Au cœur du tumulte qui secoue le réseau de la santé du Québec, l’urgentologue Dr Alain Vadeboncoeur et l'infirmier Steve Gauthier ont témoigné avec éloquence, dimanche soir à Tout le monde en parle, de la situation qui prévaut dans les établissements de santé.

Régine Laurent, présidente de la Fédération interprofessionnelle de la santé du Québec (FIQ), était manifestement sensible à leurs propos: «Ce que je retiens de l’entrevue avec M. Gauthier, c’est surtout son cri du cœur. Comme toutes les infirmières du réseau public, il aime son métier, il aime soigner les gens, mais il n’en peut plus de souffrir de ces conditions de travail qui n’ont pas de bon sens.»

Steve Gauthier déclarait sur les ondes de Radio-Canada avoir «été pris en otage» et contraint d’effectuer 18 heures de travail supplémentaires à l’hôpital Maisonneuve-Rosemont la semaine dernière. Il soutient qu’il ne s’agit pas d’un cas isolé, que le personnel infirmier est contraint de faire des heures supplémentaires obligatoires à répétition et que la pénurie d’infirmières est un problème chronique lourd de conséquences pour l’ensemble du réseau.

L’aut’journal a appris que l’hôpital Maisonneuve-Rosemont comptait aller en appel d’offres et recourir aux services des entreprises privées pour combler les besoins d’effectifs en dépit des «directives» contraires du ministère de la Santé.

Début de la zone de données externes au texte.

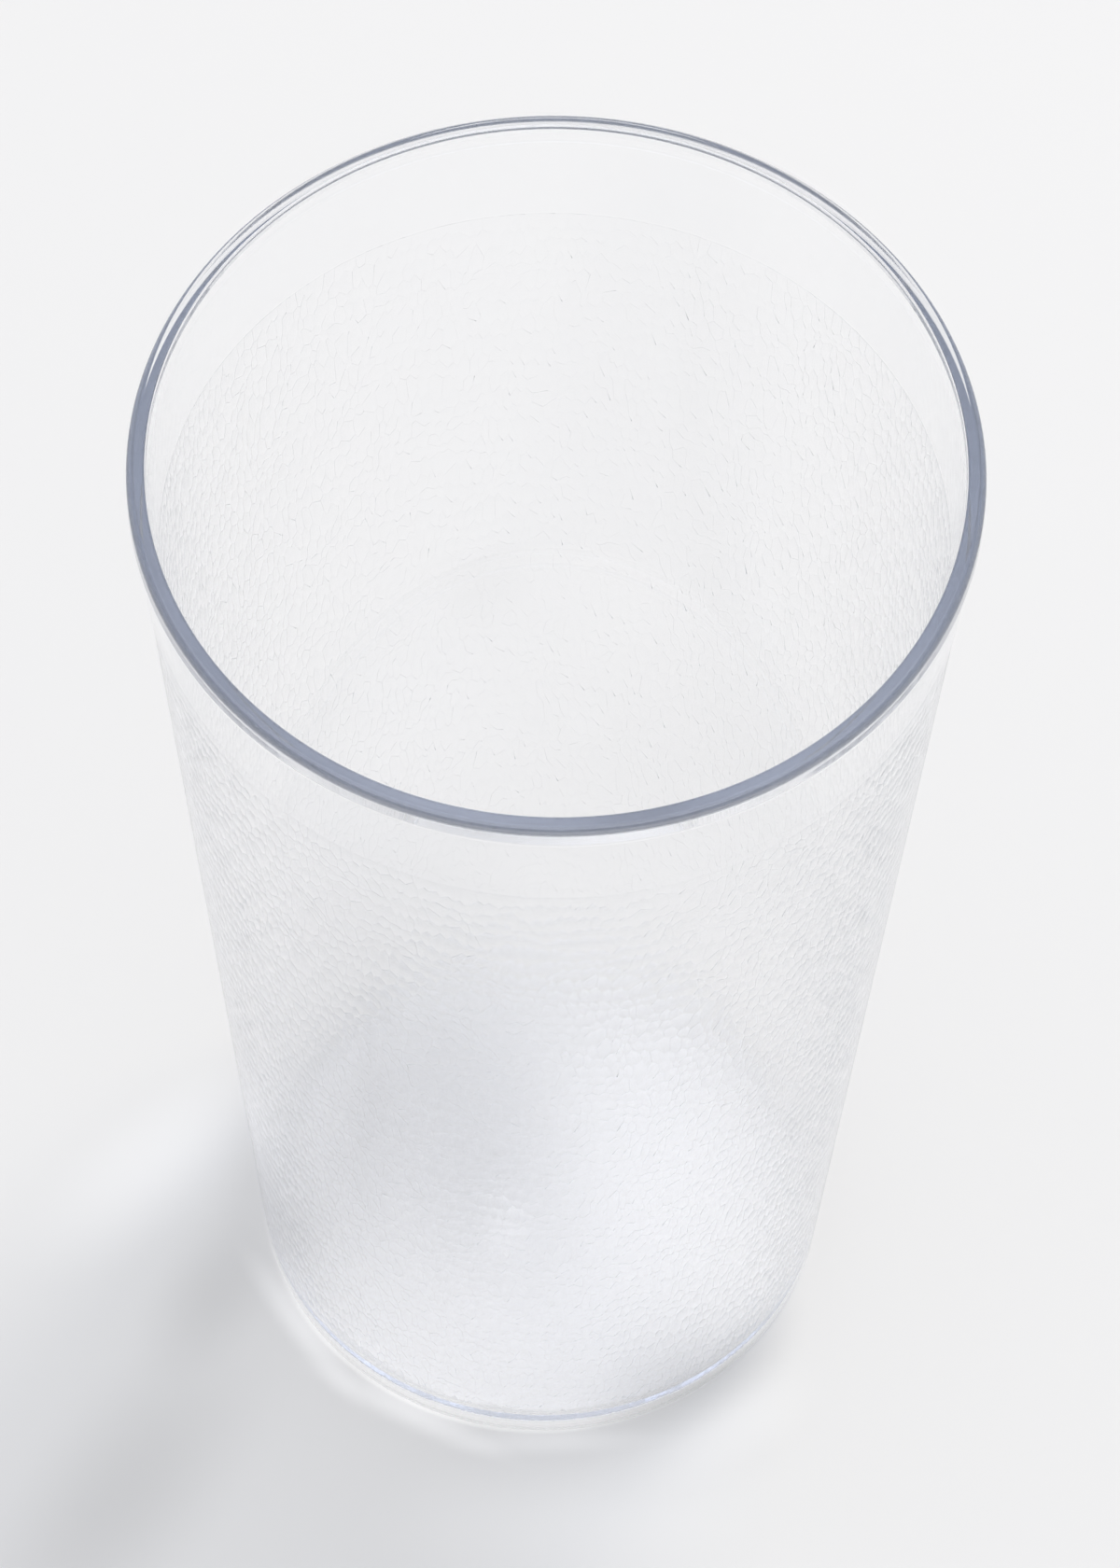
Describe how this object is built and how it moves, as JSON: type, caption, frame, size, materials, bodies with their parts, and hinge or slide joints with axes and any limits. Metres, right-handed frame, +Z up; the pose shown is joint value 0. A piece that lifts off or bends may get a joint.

Pour Régine Laurent, la logique mercantile des agences privées en placement de soins est une contradiction aberrante dans un système de santé public: «Ce sont des profiteurs! Ils exploitent la pénurie d’infirmières dans le réseau public de même que le mutisme du gouvernement pour faire des affaires en or

À son avis, c’est un appel à la population que lançait dimanche soit Steeve Gauthier, «comme celui que nous lançons par le biais de notre campagne de publicité. Il est plus que temps que les Québécois se réveillent et comprennent ce qui se trame avec notre système public de santé.» 

Alors que l’absence de planification à long terme et la gestion à la pièce dans les établissements de santé sont au cœur d’une pénurie chronique de personnel infirmier, «ce que les agences proposent, c’est de combler des besoins ponctuels, faire du «dispatching». Pour garantir la continuité des soins de qualité, il faut d’abord assurer la stabilité des équipes de base dans les unités de travail et les agences privées ne constituent en rien une solution viable pour ça.»

 

Une division «Élite»

«Notre division «Élite» constituera un nouveau standard pour supporter l’avancement par la formation des infirmières», soutenait Serge Fortin, directeur général de Médic-Or, en conférence de presse mercredi dernier.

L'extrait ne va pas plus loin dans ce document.